For instance, a Republican hasn’t won New York’s electoral votes since 1984. However, there are more than 2.6 million registered Republicans in New York. Regardless, those Republican votes have not had any impact on the electoral college tabulations in more than 35 years.

The same is true for Democrats in deeply Republican states. There are nearly 50,000 Democrats in Wyoming whose votes are inconsequential to the electoral tabulation in presidential contests because their state hasn’t supported a Democratic candidate since 1964.

Under the NPV system, though, every one of these votes would be tabulated. A Republican in Manhattan or Los Angeles would have their votes added to the national vote total, and voters behind the partisan curtain of the opposing party would no longer be inconsequential to the overall outcome.

The debate over NPV really comes down to the question of a state’s impact on an election versus an individual voter’s impact. When a Democrat moves to Wyoming, is it fair for them to lose their influence over the next presidential election because of their geographic location?



The Electoral College Exposes Businesses Outside Swing States to Punishment

This is from Bill Bishop whose newsletter requires a subscription:

“It’s also worth noting that talk is going around DC that the US and China may keep the original $50B in tariffs, but that the Trump Administration has asked the Chinese to move theirs away from targeting the GOP base to less politically sensitive sectors, even proposing alternative industries to the Chinese side.”

What makes a business sector “politically sensitive”?

Campaign donations is one answer, but since Citizens United individual donations by the mega-wealthy have become far more important than corporate donations. Businesses generally balance donations between both parties and want to avoid alienating customers or hurting their brand by being labelled to the left or right on the political dial.

What matters is location. A business with many employees that is headquartered in a swing state is “politically sensitive” because its managers and employees matter to the close-run pluralities that define a state as a battleground.

Or did you think it was just an accident that Chrysler was twice bailed out by the United States government?

The Electoral College system exposes businesses headquartered on the Pacific or Atlantic coasts to the alleged conduct described by Bishop.

It’s in the interest of all businesses to have the presidency determined by national campaigns, with the winner always being the person who gets the most votes. Only under these circumstances will presidents seeking their second term have to regard all businesses with many employees as “politically sensitive.” 

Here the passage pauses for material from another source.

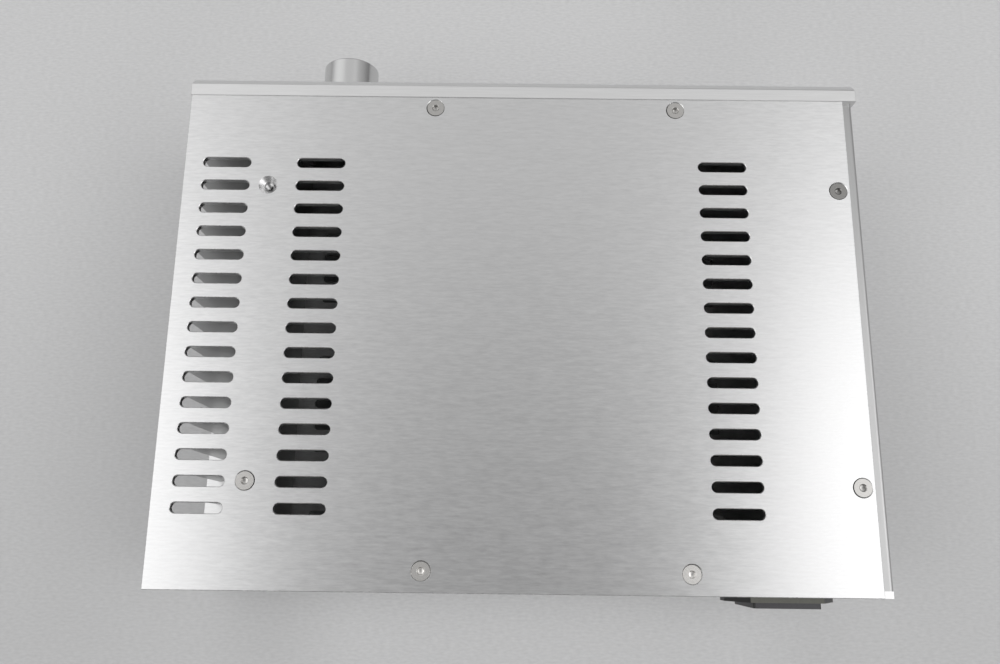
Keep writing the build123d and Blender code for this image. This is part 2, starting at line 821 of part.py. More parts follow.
def fuse_caps():
    """Metal end caps of the glass fuse."""
    cap = Cylinder(fuse_cap_diameter / 2, fuse_cap_length)
    offset = (fuse_length - fuse_cap_length) / 2
    return [inlet_face * fuse_place() * Pos(0, 0, way * offset) * cap for way in (-1, 1)]


def fuse_glass():
    """Glass between the caps."""
    glass = Cylinder(fuse_glass_diameter / 2, fuse_length - 2 * fuse_cap_length)
    return inlet_face * fuse_place() * glass


os.makedirs("parts", exist_ok=True)
top_places = [place for place in plate_screw_places if place != missing_screw_place]
save("top_cover", top_cover())
save("bottom_plate", bottom_plate())
save("top_cover_screws", *plate_screws(top_z, UP, top_places))
save("bottom_plate_screws", *plate_screws(bottom_z, DOWN, plate_screw_places))
save("heatsink", heatsink())
save("front_panel", front_panel())
save("rear_panel", rear_panel())
save("side_panel", side_panel())
for upper, level in enumerate(("lower", "upper")):
    save(f"front_{level}_rail", front_rail_bar(upper))
    save(f"rear_{level}_rail", rear_rail_bar(upper))
    save(f"side_{level}_rail", side_rail_bar(upper))
save("front_rail_screws", *rail_screws())
save("rear_panel_screws", *rear_screws())
save("side_panel_screws", *side_panel_screws())
save("corner_brackets", *corner_brackets())
save("bracket_screws", *bracket_screws())
save("feet", *feet())
save("foot_pads", *foot_pads())
save("foot_screws", *foot_screws())
save("foot_nuts", *foot_nuts())
save("volume_knob", knob())
save("knob_set_screw", knob_set_screw())
save("pot_body", pot_body())
save("pot_terminals", *pot_terminals())
save("pot_shaft", pot_shaft())
save("pot_washer", pot_washer())
save("pot_nut", pot_nut())
save("inlet_housing", inlet_housing())
save("inlet_pins", *inlet_pins())
save("inlet_screws", *inlet_screws())
save("inlet_nuts", *inlet_nuts())
save("fuse_drawer", fuse_drawer())
save("fuse_caps", *fuse_caps())
save("fuse_glass", fuse_glass())
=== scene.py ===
import math
import bpy
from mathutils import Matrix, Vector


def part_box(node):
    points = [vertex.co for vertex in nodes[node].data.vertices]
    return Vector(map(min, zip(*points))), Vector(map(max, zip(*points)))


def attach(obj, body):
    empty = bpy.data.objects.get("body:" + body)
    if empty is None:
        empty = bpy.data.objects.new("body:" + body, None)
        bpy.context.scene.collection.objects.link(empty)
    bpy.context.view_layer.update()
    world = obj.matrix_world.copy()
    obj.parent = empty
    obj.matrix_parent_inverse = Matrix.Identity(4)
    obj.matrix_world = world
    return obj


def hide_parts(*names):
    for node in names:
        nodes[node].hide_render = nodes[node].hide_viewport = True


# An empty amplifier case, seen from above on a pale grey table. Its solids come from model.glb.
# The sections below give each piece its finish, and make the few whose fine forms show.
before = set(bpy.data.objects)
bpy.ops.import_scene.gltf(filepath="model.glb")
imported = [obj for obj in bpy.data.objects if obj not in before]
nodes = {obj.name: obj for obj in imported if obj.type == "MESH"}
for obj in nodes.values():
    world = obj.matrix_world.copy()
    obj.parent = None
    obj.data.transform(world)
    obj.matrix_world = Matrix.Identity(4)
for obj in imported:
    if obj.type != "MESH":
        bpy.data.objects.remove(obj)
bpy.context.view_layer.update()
bpy.ops.object.select_all(action="DESELECT")

# Camera: held over the back of the case and tipped towards the front panel, as in the
# photograph. Its place is given from the seam behind the front panel and the cover's upper side.
seam_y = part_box("top_cover")[0].y
cover_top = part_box("top_cover")[1].z
off_centre, behind_seam, above_cover = 0.00809, 0.2103, 0.38915
tip, roll, swing = 0.238512, 0.000978, 0.01229
bpy.ops.object.camera_add(
    location=(off_centre, seam_y + behind_seam, cover_top + above_cover),
    rotation=(tip, roll, swing + math.pi),
)
camera = bpy.context.object
camera.name = "camera"
camera.data.lens = 32.04
camera.data.sensor_width = 36.0
camera.data.dof.use_dof = False
bpy.context.scene.camera = camera
bpy.context.scene.view_settings.view_transform = "Standard"

# Table: a flat top under a matt grey cloth of fine weave, a plain stage for the case. Painted
# light makes the cloth paler towards the front, and painted light and shade lie round the case and
# under it.
bpy.ops.mesh.primitive_plane_add(size=6.0, location=(0, 0, 0))
table = bpy.context.object
table.name = "table"
cloth = bpy.data.materials.new("table_cloth")
cloth.use_nodes = True
tree = cloth.node_tree
cloth_shader = tree.nodes["Principled BSDF"]
cloth_shader.inputs["Roughness"].default_value = 0.85
spot = tree.nodes.new("ShaderNodeTexCoord")
weave = tree.nodes.new("ShaderNodeMapping")
weave.inputs["Scale"].default_value = (330.0, 900.0, 1.0)
fibre = tree.nodes.new("ShaderNodeTexNoise")
fibre.inputs["Scale"].default_value = 1.0
fibre.inputs["Detail"].default_value = 3.0
yarn = tree.nodes.new("ShaderNodeMix")
yarn.data_type = "RGBA"
yarn.inputs["A"].default_value = (0.493, 0.493, 0.496, 1)
yarn.inputs["B"].default_value = (0.662, 0.662, 0.665, 1)
places = tree.nodes.new("ShaderNodeSeparateXYZ")
# Painted light: this factor makes the cloth paler towards the front.
painted_light_front_to_back = tree.nodes.new("ShaderNodeMapRange")
painted_light_front_to_back.inputs["From Min"].default_value = -0.08
painted_light_front_to_back.inputs["From Max"].default_value = 0.16
painted_light_front_to_back.inputs["To Min"].default_value = 1.03
painted_light_front_to_back.inputs["To Max"].default_value = 0.82
tree.links.new(spot.outputs["Object"], weave.inputs["Vector"])
tree.links.new(weave.outputs["Vector"], fibre.inputs["Vector"])
tree.links.new(fibre.outputs["Fac"], yarn.inputs["Factor"])
tree.links.new(spot.outputs["Object"], places.inputs[0])
tree.links.new(places.outputs["Y"], painted_light_front_to_back.inputs["Value"])


def scaled(colour, amount):
    """A colour times a value that changes over the table."""
    shade = tree.nodes.new("ShaderNodeVectorMath")
    shade.operation = "SCALE"
    tree.links.new(colour, shade.inputs[0])
    tree.links.new(amount, shade.inputs["Scale"])
    return shade.outputs["Vector"]


def near(middle, half, reach, most):
    """Painted light or shade on the table: a factor, most inside a rectangle, that fades to 1 at
    reach outside.
    """
    value = spot.outputs["Object"]
    for operation, other in (
        ("SUBTRACT", middle), ("ABSOLUTE", None), ("SUBTRACT", half),
        ("MAXIMUM", (0, 0, 0)), ("MULTIPLY", (1, 1, 0)), ("LENGTH", None),
    ):
        step = tree.nodes.new("ShaderNodeVectorMath")
        step.operation = operation
        tree.links.new(value, step.inputs[0])
        if other:
            step.inputs[1].default_value = other
        value = step.outputs["Value"] if operation == "LENGTH" else step.outputs["Vector"]
    fade = tree.nodes.new("ShaderNodeMapRange")
    fade.interpolation_type = "SMOOTHSTEP"
    fade.inputs["From Min"].default_value = 0.0
    fade.inputs["From Max"].default_value = reach
    fade.inputs["To Min"].default_value = most
    fade.inputs["To Max"].default_value = 1.0
    tree.links.new(value, fade.inputs["Value"])
    return fade.outputs["Result"]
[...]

The History of the Electoral College and the Modern Case for Reform

In an excellent piece published in the Minnesota Star Tribune, Mark Bohnhorst, chair of the State Presidential Elections Team at Minnesota Citizens for Clean Elections, combats some of the most pervasive myths about how the Electoral College was designed to work and how it actually works, as well as examining the likely implications of a national popular vote:

The Electoral College was clearly an unholy if necessary compromise with slavery. Even following the Civil War, the Electoral College crisis of 1876 helped perpetuate racial injustice by ending Reconstruction, which led to another century of racial subjugation.

[Under the national popular vote], candidates will seek votes wherever the voters are. They will not ignore 100 million voters — urban or rural. They will use technology to reach as many voters as possible as efficiently as possible. That feels like democracy — the kind of democratic republic James Madison would have approved.